Michigan Hits Soft Patch, Modest Recovery Expected

University of Michigan

Michigan's labor market has hit a soft patch, though a modest recovery is expected in the next couple of years.

Meanwhile, the U.S. economy remains on solid footing, despite renewed inflation pressure, a softer labor market, elevated geopolitical tensions and significant policy uncertainty.

The findings come from state and U.S. economic forecasts produced by U-M's Research Seminar in Quantitative Economics. The team of economic forecasters plan to present results Friday at the Consensus Revenue Estimating Conference, a key step of the state's annual budgeting process.

Here are some key takeaways from the state data:

  • Wage and salary employment has declined by 9,000 jobs, and the count of employed residents has declined by 77,000 over the 12 months ending in March.
  • Michigan is expected to lose 5,900 payroll jobs in calendar year 2026 before returning to moderate growth of 13,400 jobs next year and 9,300 in 2028. The count of employed residents ekes out growth of 3,000 next year and 1,900 in 2028.
  • After a tough 2026 with 17,100 job losses, Michigan's cyclical industries-including manufacturing, construction and finance-should recover an average of 3,700 jobs per year in 2027 and 2028.
  • The bulk of the job gains come in noncyclical industries, such as private education and health services, government, and leisure and hospitality. Combined, these industries add an average of 8,800 jobs per year from 2026 through 2028.
  • The unemployment rate is expected to hover around 5% from now through the end of 2028 as an aging population puts downward pressure on the labor force participation rate.

Here are some findings of note from the U.S. side:

  • Real gross domestic product growth is forecast to register 2.2% this year, then moderate to 2.1% in 2027 and 2% in 2028.
  • The tariff landscape appears to have softened modestly compared with a year ago. Recent monthly readings suggest the effective tariff rate dropped from above 10% in January to 7.4% in March. That's expected to average around 8% going forward.
  • The unemployment rate so far this year has remained stable in the 4.3%-4.4% range. They project it to edge up to 4.5% in the second half of 2026 and hold through 2028, reflecting a modest impact of the oil price spike.
  • While higher oil prices should exert upward pressure on inflation in the near term through heightened input and transportation costs, supply chain disruptions from geopolitical tensions are expected to remain relatively contained. As a result, core inflation should ease through 2026 and return to a normal range in 2027.
  • Overall, the broader economy should continue its healthy expansion throughout the forecast period. The economists see a resilient labor market helping to prevent a sharp pullback in household spending, while artificial intelligence-related capital investment plays a larger role in sustaining economic growth.

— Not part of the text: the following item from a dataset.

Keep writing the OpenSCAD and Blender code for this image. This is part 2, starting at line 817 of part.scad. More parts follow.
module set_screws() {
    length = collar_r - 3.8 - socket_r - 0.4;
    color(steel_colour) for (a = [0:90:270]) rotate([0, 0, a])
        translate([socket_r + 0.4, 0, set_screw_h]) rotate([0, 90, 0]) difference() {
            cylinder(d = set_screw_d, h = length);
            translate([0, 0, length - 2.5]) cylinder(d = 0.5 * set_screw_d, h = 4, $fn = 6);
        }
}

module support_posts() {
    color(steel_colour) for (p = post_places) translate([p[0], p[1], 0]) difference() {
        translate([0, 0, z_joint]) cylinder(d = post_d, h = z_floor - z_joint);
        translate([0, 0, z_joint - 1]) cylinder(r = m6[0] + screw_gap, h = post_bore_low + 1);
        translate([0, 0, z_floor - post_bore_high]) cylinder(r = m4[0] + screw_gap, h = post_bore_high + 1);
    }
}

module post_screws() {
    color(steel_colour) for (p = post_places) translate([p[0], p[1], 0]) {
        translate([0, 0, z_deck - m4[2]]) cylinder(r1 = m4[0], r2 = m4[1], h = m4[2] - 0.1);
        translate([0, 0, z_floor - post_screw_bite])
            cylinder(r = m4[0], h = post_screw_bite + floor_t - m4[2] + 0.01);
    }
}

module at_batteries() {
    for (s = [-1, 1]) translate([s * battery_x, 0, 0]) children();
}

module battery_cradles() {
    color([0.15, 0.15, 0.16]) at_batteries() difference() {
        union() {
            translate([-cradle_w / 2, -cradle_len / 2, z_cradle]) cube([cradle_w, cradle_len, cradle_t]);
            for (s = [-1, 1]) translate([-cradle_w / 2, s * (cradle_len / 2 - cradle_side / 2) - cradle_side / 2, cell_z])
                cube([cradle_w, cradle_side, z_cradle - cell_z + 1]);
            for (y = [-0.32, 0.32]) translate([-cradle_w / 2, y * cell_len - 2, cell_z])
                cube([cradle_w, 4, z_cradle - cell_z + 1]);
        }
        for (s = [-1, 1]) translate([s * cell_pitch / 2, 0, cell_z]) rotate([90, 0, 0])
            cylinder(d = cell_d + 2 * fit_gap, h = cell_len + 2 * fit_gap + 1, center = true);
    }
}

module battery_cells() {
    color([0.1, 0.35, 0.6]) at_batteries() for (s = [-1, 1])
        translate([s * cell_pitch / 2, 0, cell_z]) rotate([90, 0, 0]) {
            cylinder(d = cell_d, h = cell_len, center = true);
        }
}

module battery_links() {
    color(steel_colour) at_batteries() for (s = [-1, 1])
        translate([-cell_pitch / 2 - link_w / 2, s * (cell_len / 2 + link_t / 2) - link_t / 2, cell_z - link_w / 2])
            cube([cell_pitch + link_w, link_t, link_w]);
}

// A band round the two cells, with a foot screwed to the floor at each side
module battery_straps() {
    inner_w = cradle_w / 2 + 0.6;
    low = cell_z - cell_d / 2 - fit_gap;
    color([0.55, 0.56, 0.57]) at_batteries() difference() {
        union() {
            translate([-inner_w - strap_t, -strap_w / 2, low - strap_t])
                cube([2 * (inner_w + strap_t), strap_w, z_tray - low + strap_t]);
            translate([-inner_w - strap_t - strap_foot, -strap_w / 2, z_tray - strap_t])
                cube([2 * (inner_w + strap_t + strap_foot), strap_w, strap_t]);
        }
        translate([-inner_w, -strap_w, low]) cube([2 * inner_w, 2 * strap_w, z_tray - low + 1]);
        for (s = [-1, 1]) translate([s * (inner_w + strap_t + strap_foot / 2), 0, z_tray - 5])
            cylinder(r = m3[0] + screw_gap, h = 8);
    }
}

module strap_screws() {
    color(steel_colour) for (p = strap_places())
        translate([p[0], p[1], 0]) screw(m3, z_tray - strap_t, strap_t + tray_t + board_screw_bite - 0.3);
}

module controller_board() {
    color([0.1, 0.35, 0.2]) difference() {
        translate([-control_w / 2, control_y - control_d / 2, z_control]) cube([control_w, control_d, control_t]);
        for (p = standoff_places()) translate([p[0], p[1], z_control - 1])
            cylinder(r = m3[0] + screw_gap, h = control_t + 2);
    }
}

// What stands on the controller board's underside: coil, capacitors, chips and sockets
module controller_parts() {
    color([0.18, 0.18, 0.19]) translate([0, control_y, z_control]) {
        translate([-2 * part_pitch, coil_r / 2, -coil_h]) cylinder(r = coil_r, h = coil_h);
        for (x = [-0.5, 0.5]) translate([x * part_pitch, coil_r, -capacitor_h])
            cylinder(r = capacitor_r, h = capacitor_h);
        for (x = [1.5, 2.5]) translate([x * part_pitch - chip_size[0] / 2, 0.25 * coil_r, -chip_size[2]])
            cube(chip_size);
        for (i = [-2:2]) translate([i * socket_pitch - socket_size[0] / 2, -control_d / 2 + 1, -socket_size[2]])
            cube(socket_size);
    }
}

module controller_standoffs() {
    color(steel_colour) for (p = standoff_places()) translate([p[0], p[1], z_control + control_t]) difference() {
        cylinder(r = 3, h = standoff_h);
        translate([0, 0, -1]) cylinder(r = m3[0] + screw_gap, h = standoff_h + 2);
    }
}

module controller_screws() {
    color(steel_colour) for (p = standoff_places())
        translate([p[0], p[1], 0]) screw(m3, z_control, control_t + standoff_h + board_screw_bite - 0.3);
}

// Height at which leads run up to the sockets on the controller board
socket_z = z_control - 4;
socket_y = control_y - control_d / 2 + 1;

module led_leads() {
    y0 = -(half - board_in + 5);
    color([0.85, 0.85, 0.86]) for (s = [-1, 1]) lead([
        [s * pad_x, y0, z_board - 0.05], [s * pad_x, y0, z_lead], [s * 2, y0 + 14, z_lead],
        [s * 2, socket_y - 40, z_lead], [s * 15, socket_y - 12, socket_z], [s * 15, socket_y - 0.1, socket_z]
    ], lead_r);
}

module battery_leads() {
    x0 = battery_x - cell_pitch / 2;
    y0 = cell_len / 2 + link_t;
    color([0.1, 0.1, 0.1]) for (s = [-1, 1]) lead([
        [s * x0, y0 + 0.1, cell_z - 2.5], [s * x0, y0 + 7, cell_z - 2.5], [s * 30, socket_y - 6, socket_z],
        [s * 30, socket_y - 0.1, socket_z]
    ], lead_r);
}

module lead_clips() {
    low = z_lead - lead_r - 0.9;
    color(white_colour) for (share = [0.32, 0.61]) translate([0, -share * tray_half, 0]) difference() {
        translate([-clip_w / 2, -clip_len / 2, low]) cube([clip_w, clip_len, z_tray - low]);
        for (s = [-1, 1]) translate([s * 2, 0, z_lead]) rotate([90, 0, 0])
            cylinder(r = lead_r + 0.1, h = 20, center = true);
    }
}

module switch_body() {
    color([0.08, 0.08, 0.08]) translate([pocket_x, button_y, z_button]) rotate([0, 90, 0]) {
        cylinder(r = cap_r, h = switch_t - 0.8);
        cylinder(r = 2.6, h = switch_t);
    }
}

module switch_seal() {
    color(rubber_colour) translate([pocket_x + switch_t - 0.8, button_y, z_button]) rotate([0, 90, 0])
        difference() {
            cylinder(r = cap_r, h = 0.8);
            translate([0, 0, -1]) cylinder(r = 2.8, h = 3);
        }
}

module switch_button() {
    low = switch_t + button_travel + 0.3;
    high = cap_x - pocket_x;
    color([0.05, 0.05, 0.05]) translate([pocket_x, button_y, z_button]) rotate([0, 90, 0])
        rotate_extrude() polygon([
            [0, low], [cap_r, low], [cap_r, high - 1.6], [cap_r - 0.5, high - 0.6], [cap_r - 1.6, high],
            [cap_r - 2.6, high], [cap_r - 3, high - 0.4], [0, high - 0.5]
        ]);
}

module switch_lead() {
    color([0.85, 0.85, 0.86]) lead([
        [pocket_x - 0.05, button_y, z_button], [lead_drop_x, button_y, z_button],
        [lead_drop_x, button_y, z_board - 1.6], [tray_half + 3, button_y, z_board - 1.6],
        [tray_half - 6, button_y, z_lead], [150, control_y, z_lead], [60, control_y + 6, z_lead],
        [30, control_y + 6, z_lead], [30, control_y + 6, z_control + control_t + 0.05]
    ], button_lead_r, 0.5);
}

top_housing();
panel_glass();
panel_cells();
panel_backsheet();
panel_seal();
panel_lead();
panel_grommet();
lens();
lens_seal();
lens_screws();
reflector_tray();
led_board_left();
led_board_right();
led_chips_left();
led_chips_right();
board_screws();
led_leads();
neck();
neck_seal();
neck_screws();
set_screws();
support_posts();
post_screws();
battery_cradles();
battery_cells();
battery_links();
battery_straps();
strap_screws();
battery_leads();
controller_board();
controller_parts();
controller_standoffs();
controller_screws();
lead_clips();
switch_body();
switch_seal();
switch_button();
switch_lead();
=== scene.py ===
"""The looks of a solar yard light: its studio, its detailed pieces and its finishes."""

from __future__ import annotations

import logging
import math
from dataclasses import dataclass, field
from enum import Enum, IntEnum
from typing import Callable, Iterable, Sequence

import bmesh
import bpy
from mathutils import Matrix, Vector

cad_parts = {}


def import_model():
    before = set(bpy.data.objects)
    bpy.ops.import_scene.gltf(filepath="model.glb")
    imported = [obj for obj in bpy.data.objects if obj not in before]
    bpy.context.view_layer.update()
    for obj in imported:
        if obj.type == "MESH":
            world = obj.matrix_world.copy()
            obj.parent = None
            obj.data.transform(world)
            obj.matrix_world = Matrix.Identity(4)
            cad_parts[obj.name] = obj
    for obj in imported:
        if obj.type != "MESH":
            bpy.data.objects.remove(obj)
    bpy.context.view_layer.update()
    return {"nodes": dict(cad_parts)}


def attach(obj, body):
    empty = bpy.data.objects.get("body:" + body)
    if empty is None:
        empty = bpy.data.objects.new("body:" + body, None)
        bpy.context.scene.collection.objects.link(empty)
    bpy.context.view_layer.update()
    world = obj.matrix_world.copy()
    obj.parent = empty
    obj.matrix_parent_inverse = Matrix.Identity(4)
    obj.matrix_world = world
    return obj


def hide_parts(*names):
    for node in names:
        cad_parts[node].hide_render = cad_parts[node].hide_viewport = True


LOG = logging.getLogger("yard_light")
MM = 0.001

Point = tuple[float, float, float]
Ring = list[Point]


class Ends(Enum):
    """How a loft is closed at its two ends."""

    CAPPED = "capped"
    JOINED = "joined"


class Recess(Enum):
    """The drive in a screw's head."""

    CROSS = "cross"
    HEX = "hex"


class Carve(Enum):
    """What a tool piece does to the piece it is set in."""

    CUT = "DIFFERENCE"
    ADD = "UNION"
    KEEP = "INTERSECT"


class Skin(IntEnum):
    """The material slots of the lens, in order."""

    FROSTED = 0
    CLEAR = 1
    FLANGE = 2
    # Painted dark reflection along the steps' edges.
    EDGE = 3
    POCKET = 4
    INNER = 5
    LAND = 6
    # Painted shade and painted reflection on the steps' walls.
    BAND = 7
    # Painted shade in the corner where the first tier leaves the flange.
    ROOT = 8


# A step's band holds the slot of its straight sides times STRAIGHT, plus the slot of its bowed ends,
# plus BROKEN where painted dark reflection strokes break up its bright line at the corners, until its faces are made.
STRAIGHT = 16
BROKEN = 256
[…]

Of interest to both state and U.S. economies, the researchers note that the light vehicle market's reaction to spikes in the price of gasoline and diesel has been muted so far. In March-April, the sales pace averaged over 16 million units on an annual basis, and they expect the pace to remain broadly stable over the next couple of years-hovering just under 16 million units.

Gabriel Ehrlich
Gabriel Ehrlich

"Michigan's economy has faced a tough external environment recently, with uncertain trade policy, lingering high interest rates and now a spike in oil prices," said Gabriel Ehrlich, an economic forecaster and director of RSQE. "So, it probably shouldn't come as too much of a surprise that the state's labor market has hit a soft patch recently. The good news is we expect moderate growth to return soon and continue over the next two years.

"Our forecast assumes the war in Iran does not escalate any further, and the price of oil will decline gradually from here. We would expect the economic effects of the jump in oil prices to grow the longer that prices stay elevated."